Allen Road residents seek VDOT help
By Ruth Marlow
Dust . . . washboard-like ruts . . . mud . . . speeders.
Voicing frustration with these problems, several dozen Allen Road (Route 639) residents recently asked the Virginia Department of Transportation to devote more time and money to them.
During an April 9 informational meeting, arranged by Supervisor Barbara Byrd (I-Russell), they asked VDOT what could be done to alleviate these conditions – and how soon it could be done.
Part of the wear and tear is caused by speeding motorists who use an unpaved, 2.4-mile section of the rustic roadway as a shortcut from Summit Point Road (Route 632) to Crums Church Road (Route 611), Byrd and several residents said.
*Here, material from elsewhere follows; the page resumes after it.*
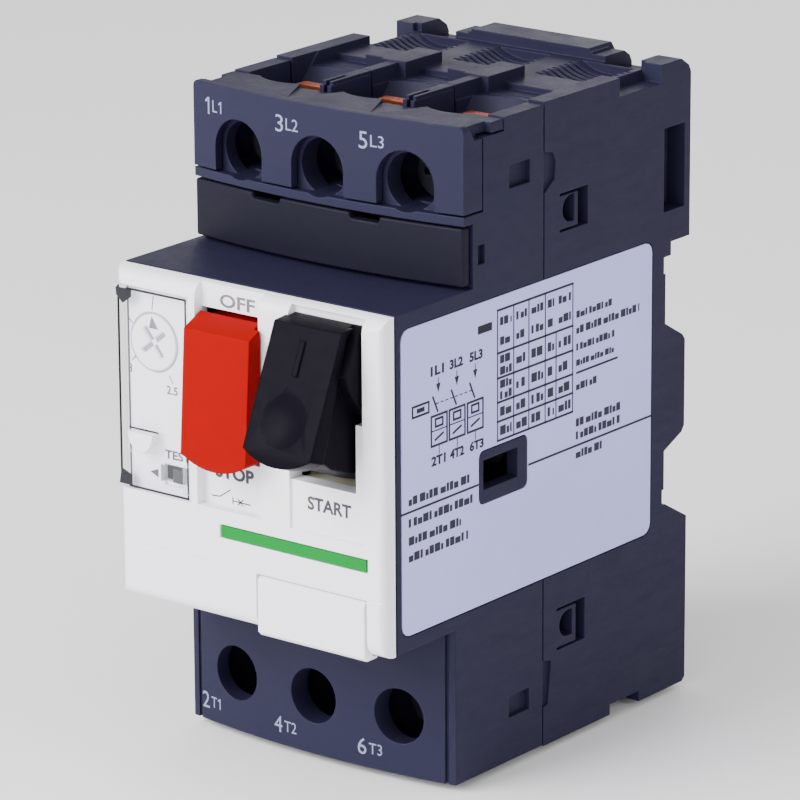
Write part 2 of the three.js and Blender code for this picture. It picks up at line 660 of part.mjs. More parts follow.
function startButton() {
  const wing = [
    CAP_TIP, [-62.3, 17.6], [-63.2, 11.6], ...arc(BUTTON_PIVOT.y, BUTTON_PIVOT.z, 11.6, 218, 262, 5),
    [-54.0, 15.0], [-58.9, 17.1], [-60.3, 16.6], [-60.9, 16.5],
  ];
  const bar = prismX([[-64.0, 10.8], [-64.0, 15.4], [-64.9, 15.4], [-65.2, 10.8]], 12.1, 12.9);
  const dimple = thumbDimple(12.4, -64.66, 5.6);
  const pressed = cut(join(pressedButton(START), bar, prismX(wing, START.x1 - 0.3, 19.0)), dimple);
  return swungOut(pressed);
}

add('start_button', startButton(), 'black');
add('stop_button', pressedButton(STOP), 'red');
add('button_pin', rodX(BUTTON_PIVOT.y, BUTTON_PIVOT.z, 0.95, -10.3, 20.4, 12), 'steel');

// ---------------------------------------------------------------- operating mechanism

const LEVER_PIVOT = { y: -42.0, z: 5.0 };
const LATCH_PIVOT = { y: -44.0, z: -10.0 };

function mechanismFrame() {
  const base = block(-10.4, 20.5, -47.4, -46.0, -12.5, 20.6);
  const shelf = join(
    block(-8.4, 19.0, -57.0, -46.5, -3.0, -1.3),
    block(-8.4, 2.6, -58.8, -56.0, -3.0, -1.3),
    block(7.2, 19.0, -58.8, -56.0, -3.0, -1.3),
  );
  const cheeks = join(
    block(-10.4, -8.6, -57.0, -46.5, 15.6, 20.9),
    block(3.0, 6.4, -57.0, -46.5, 15.6, 20.9),
    block(19.3, 20.5, -57.0, -46.5, 15.6, 20.9),
  );
  const leverEars = join(
    block(-10.4, -9.4, -46.5, -40.0, 3.0, 7.0),
    block(10.6, 12.2, -46.5, -40.0, 3.0, 7.0),
  );
  const latchEars = mirroredBlocks(6.6, 8.0, -46.5, -42.2, -12.2, -8.0);
  return cut(join(base, shelf, cheeks, leverEars, latchEars),
    rodX(BUTTON_PIVOT.y, BUTTON_PIVOT.z, 1.1, -12, 22, 12),
    rodX(LEVER_PIVOT.y, LEVER_PIVOT.z, 1.2, -13, 13, 12),
    rodX(LATCH_PIVOT.y, LATCH_PIVOT.z, 1.0, -9, 9, 12),
    block(-7.0, 1.0, -48, -45, 3.0, 13.0),
    block(14.0, 18.5, -48, -45, 3.0, 13.0),
  );
}

function driveLever() {
  const { y, z } = LEVER_PIVOT;
  return join(
    rodX(y, z, 1.0, -10.3, 12.1, 12),
    rodX(y, z, 1.8, -9.0, 10.2, 12),
    block(-9.0, -5.0, y - 0.8, y + 0.8, z, 14.2),
    block(5.0, 9.0, y - 0.8, y + 0.8, z, 14.2),
    block(-2.5, 4.0, y - 0.8, y + 0.8, -1.0, z),
  );
}

function tripLatch() {
  const { y, z } = LATCH_PIVOT;
  return join(
    rodX(y, z, 0.85, -7.9, 7.9, 12),
    rodX(y, z, 1.5, -6.2, 6.2, 12),
    block(-2.0, 3.5, y - 0.7, y + 0.7, z, -3.6),
    block(-5.5, 5.5, y, -37.0, z - 0.7, z + 0.7),
  );
}

add('mechanism_frame', mechanismFrame(), 'beige');
add('drive_lever', driveLever(), 'steel');
add('trip_latch', tripLatch(), 'steel');

// ---------------------------------------------------------------- test slider and trip bar

const TRIP_Z = { z0: -10.6, z1: -9.0 };

add('test_slider', join(
  block(-13.5, -11.8, -60.9, -33.6, -5.7, -3.9),
  block(-13.5, -11.8, -56.6, -40.0, -8.0, -5.5),
), 'bakelite');

function tripBar() {
  const slots = perPole((x) => block(x - 1.7, x + 2.9, -33.8, -28.9, -12, -8));
  const finger = block(-15.3, -13.9, -35.2, -33.9, TRIP_Z.z0, -3.9);
  return join(cut(block(-18.3, 20.3, -35.2, -28.0, TRIP_Z.z0, TRIP_Z.z1), slots), finger);
}

add('trip_bar', tripBar(), 'bakelite');

// ---------------------------------------------------------------- contacts and their carrier

const FIXED_FACE = -15.9;
const CONTACT_GAP = 3.0;
const UPPER_TIP = 20.9;
const LOWER_TIP = 7.1;
const TIP_HALF = 1.5;

function contactTip(x, z, y0, y1) {
  return block(x - 2.4, x + 2.4, y0, y1, z - TIP_HALF, z + TIP_HALF);
}

function movingContact(x) {
  const face = FIXED_FACE + CONTACT_GAP;
  return join(
    block(x - 2.4, x + 2.4, face + 0.8, face + 2.0, 5.0, 23.0),
    contactTip(x, UPPER_TIP, face, face + 0.9),
    contactTip(x, LOWER_TIP, face, face + 0.9),
  );
}

function contactCarrier() {
  return join(
    block(-18.5, 18.5, -6.4, -3.4, 12.2, 15.8),
    mirroredBlocks(6.25, 7.65, -40.6, -3.5, 12.4, 15.6),
  );
}

add('contact_carrier', contactCarrier(), 'bakelite');

// ---------------------------------------------------------------- one pole's parts

const LINE_BAR = -29.9;           // front face of the upright copper bar in a line terminal
const LOAD_SHIFT = -1.9;          // the load terminals sit this much further forward
const LOAD_BAR = LINE_BAR + LOAD_SHIFT;

function lineTerminal(x) {
  const strip = join(
    block(x - 3.2, x + 1.0, LINE_BAR, -28.0, 40.4, 41.8),
    block(x - 3.2, x + 1.0, LINE_BAR, LINE_BAR + PLATE, 39.4, 41.8),
    block(x - 4.6, x + 4.6, LINE_BAR, LINE_BAR + PLATE, 24.0, 39.6),
    block(x - 4.6, x + 4.6, LINE_BAR, -16.7, 24.0, 24.0 + PLATE),
    block(x - 2.4, x + 2.4, -16.7 - PLATE, -16.7, 19.0, 24.5),
    contactTip(x, UPPER_TIP, -16.8, FIXED_FACE),
  );
  return cut(strip, rodY(x, HOLE_Z, SCREW_R + 0.3, LINE_BAR - 1, LINE_BAR + 2, 12));
}

function loadTerminal(x) {
  const strip = join(
    block(x - 4.6, x + 4.6, LOAD_BAR, -28.4, -42.2, -40.8),
    block(x - 4.6, x + 4.6, LOAD_BAR, LOAD_BAR + PLATE, -42.2, -26.0),
    block(x - 4.6, x + 4.6, -33.3, -28.4, -27.4, -26.0),
  );
  return cut(strip, rodY(x, -HOLE_Z, SCREW_R + 0.3, LOAD_BAR - 1, LOAD_BAR + 2, 12));
}

// A wound coil on a bobbin, lying along Y, with the fixed contact it feeds standing on top.
function magnetCoil(x) {
  const axisZ = -3.2;
  const front = -24.4;
  const bore = 2.1;
  const turns = 4;
  const pitch = 3.4;
  const profile = [[bore, 0], [5.6, 0], [5.6, 0.8], [4.6, 0.8]];
  for (let i = 0; i < turns; i += 1) {
    const start = 1.2 + pitch * i;
    profile.push([4.6, start], [5.2, start + 0.4], [5.2, start + 2.4], [4.6, start + 2.8]);
  }
  profile.push([4.6, 15.0], [5.6, 15.0], [5.6, 15.8], [bore, 15.8], [bore, 0]);
  const winding = new THREE.LatheGeometry(profile.map(([r, h]) => new THREE.Vector2(r, h)), 12);
  winding.translate(x, front, axisZ);
  const link = block(x - 2.4, x + 2.4, -16.7 - PLATE, -16.7, 0.5, 9.0);
  return join(toSolid(winding), link, contactTip(x, LOWER_TIP, -16.8, FIXED_FACE));
}

function plunger(x) {
  return join(rodY(x, -3.2, 1.7, -28.4, -12.0, 12), rodY(x, -3.2, 2.8, -28.4, -26.9, 12));
}

function bimetal(x) {
  const strip = block(x - 0.45, x + 0.45, -33.2, -29.3, -25.7, -8.4);
  const heater = [];
  for (let i = 0; i < 5; i += 1) {
    const z = -23.5 + 2.3 * i;
    heater.push(block(x - 0.95, x + 0.95, -33.5, -29.0, z, z + 1.2));
  }
  return join(strip, ...heater);
}

// Splitter plates on a common back.
function arcChute(x) {
  const outline = [[-4.6, 26.4], [-4.6, 38.4]];
  const plates = 5;
  for (let i = plates - 1; i >= 0; i -= 1) {
    const z = 26.4 + 2.75 * i;
    outline.push([-20.0, z + 1.0], [-20.0, z]);
    if (i > 0) {
      outline.push([-6.0, z], [-6.0, z - 1.75]);
    }
  }
  return prismX(outline, x - 5.2, x + 5.2);
}

// A captive screw and the plate that travels along it; shift moves both along Y.
function terminalScrew(x, z, shift) {
  const headFront = -39.1 + shift;
  const head = rodY(x, z, HEAD_R, headFront, headFront + 2.4, 20);
  const shaft = rodY(x, z, SCREW_R, headFront + 2.2, -28.4 + shift, 12);
  const slot = { half: 2.2, width: 0.45, depth: 1.2 };
  const recess = join(
    block(x - slot.half, x + slot.half, headFront - 1, headFront + slot.depth, z - slot.width, z + slot.width),
    block(x - slot.width, x + slot.width, headFront - 1, headFront + slot.depth, z - slot.half, z + slot.half),
  );
  return cut(join(head, shaft), recess);
}

function clampPlate(x, z, shift) {
  const front = -36.4 + shift;
  const half = 5.2;
  const lipZ = z > 0 ? [39.0, 39.9] : [-39.9, -39.0];
  const lip = block(x - half, x + half, front, front + 0.8, lipZ[0], lipZ[1]);
  const plate = block(x - half, x + half, front, front + PLATE, z - 3.1, z + 3.1);
  return cut(join(plate, lip), rodY(x, z, SCREW_R + 0.3, front - 1, front + 2, 12));
}

function contactSpring(name, x) {
  const geometry = helix(1.5, 0.5, 3.9, 3);
  geometry.rotateX(-Math.PI / 2);
  geometry.translate(x, -10.6, 14.0);
  addGeometry(name, geometry, 'steel');
}

POLES.forEach((x, index) => {
  const pole = index + 1;
  add(`line_terminal_${pole}`, lineTerminal(x), 'copper');
  add(`load_terminal_${pole}`, loadTerminal(x), 'copper');
  add(`line_screw_${pole}`, terminalScrew(x, HOLE_Z, 0), 'steel');
  add(`load_screw_${pole}`, terminalScrew(x, -HOLE_Z, LOAD_SHIFT), 'steel');
  add(`line_clamp_${pole}`, clampPlate(x, HOLE_Z, 0), 'steel');
  add(`load_clamp_${pole}`, clampPlate(x, -HOLE_Z, LOAD_SHIFT), 'steel');
  add(`moving_contact_${pole}`, movingContact(x), 'copper');
  contactSpring(`contact_spring_${pole}`, x);
  add(`arc_chute_${pole}`, arcChute(x), 'steel');
  add(`magnet_coil_${pole}`, magnetCoil(x), 'copper');
  add(`plunger_${pole}`, plunger(x), 'steel');
  add(`bimetal_${pole}`, bimetal(x), 'bimetal');
});

// ---------------------------------------------------------------- DIN-rail clip and its spring

function dinClip() {
  const nose = [[-0.2, -18.0], [1.3, -17.6], [1.3, -16.3], [2.4, -16.3], [3.6, -17.6], [3.6, -24], [-0.2, -24]];
  return cut(join(
    prismX(nose, -4.5, 4.5),
    block(-6.2, 6.2, -0.3, 3.5, -42.8, -21.0),
    block(-6.2, 6.2, -10.6, 0.5, -42.8, -41.3),
    block(-6.2, 6.2, -10.6, -5.9, -45.3, -42.5),
  ), block(-2.3, 2.3, -2, 6, -40.2, -25.0));
}

add('din_clip', dinClip(), 'bakelite');

// The spring has its squeezed length, so it clears its seat over the whole travel of the clip.
const clipSpring = helix(1.35, 0.6, 6.6, 5);
clipSpring.translate(0, 1.6, -32.0);
addGeometry('din_clip_spring', clipSpring, 'steel');

// ---------------------------------------------------------------- rating label on the right side

function ratingLabel() {
  const window = prismX(roundedOutline(WINDOW_FRAME, 0.15), HALF_W - 1, HALF_W + 1);
  return cut(prismX(roundedOutline(LABEL, 0), LABEL_FLOOR + 0.1, HALF_W), window);
}

add('rating_label', ratingLabel(), 'label');

export default group;
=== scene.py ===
"""Looks of a 45 mm motor protection breaker: materials, printed marks, painted shade on the clear flap, a
dark lip in the housing joint, camera and light.
"""
import json
import math

import bmesh
import bpy
from mathutils import Matrix, Vector


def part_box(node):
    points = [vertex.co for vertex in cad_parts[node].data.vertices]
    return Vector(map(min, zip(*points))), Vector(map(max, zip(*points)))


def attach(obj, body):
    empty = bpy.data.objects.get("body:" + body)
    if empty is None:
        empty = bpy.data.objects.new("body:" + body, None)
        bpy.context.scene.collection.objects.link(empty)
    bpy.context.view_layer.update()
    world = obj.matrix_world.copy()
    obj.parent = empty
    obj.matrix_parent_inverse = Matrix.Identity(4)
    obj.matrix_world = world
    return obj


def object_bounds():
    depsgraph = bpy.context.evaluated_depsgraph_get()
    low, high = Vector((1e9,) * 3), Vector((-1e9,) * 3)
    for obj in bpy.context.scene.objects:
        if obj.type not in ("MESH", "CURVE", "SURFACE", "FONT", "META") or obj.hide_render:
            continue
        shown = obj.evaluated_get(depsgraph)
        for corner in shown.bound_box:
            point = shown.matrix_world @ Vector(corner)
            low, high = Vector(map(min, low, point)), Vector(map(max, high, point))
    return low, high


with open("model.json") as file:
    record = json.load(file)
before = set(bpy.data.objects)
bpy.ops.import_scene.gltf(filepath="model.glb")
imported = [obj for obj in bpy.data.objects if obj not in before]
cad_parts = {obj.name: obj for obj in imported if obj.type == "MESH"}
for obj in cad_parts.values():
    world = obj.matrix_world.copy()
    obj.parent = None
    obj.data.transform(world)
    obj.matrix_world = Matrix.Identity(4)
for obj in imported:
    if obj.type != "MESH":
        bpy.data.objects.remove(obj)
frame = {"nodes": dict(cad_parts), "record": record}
cad_low, cad_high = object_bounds()
nodes = frame["nodes"]

MM = 0.001


# ---------------------------------------------------------------- materials

def srgb(red, green, blue):
    """An 8-bit screen colour as linear RGBA."""
    def linear(value):
        share = value / 255
        return share / 12.92 if share <= 0.04045 else ((share + 0.055) / 1.055) ** 2.4
    return (linear(red), linear(green), linear(blue), 1.0)


def shade(colour, factor):
    return tuple(min(1.0, channel * factor) for channel in colour[:3]) + (1.0,)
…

“With the way West Virginia (traffic) is coming down our roads, if that road were paved, it would be a major crossover,” Byrd said.
“The road is so bad that my mirrors vibrate and fall off to the ground,” said Veronica Long, who lives and drives a school bus on it.
The most recent traffic counts by VDOT, taken in November 2006, showed 170 vehicle trips per day along the road, VDOT engineer Bob Childress said.
A major obstacle to getting any immediate relief, other than scheduled routine maintenance several times a year, Childress and engineer Jeffrey Lineberry said, is lack of money. The road does not qualify for VDOT’s pave-in-place or rural rustic roads programs, they said.
“We will do what we can within our limited resources,” Childress told the residents. Paving a roadway costs an estimated $800,000 per mile, Lineberry added, noting that VDOT has only $35,000 annually available in its budget to take care of the county’s unpaved roads.
An equally important obstacle over the years has been residents’ unwillingness to give VDOT the right-of-way necessary to construct a roadway wide enough to be safe, Lineberry and Childress added. And when they asked for a show-of-hands last week, only one resident volunteered to give up land.
After Tuesday's meeting, Lineberry told county supervisors and County Administrator David Ash the agency will continue to monitor the condition of all unpaved county roads, including Allen Road, “to ensure that we are providing a similar and quality level of service.”
Meanwhile, a contractor will grade and apply stone to the road during the next several weeks to maintain it, Lineberry said. A dust control application is usually done in the spring and fall, he added.
And Byrd said Tuesday she has been assured that sheriff’s deputies will step up traffic enforcement along the roadway.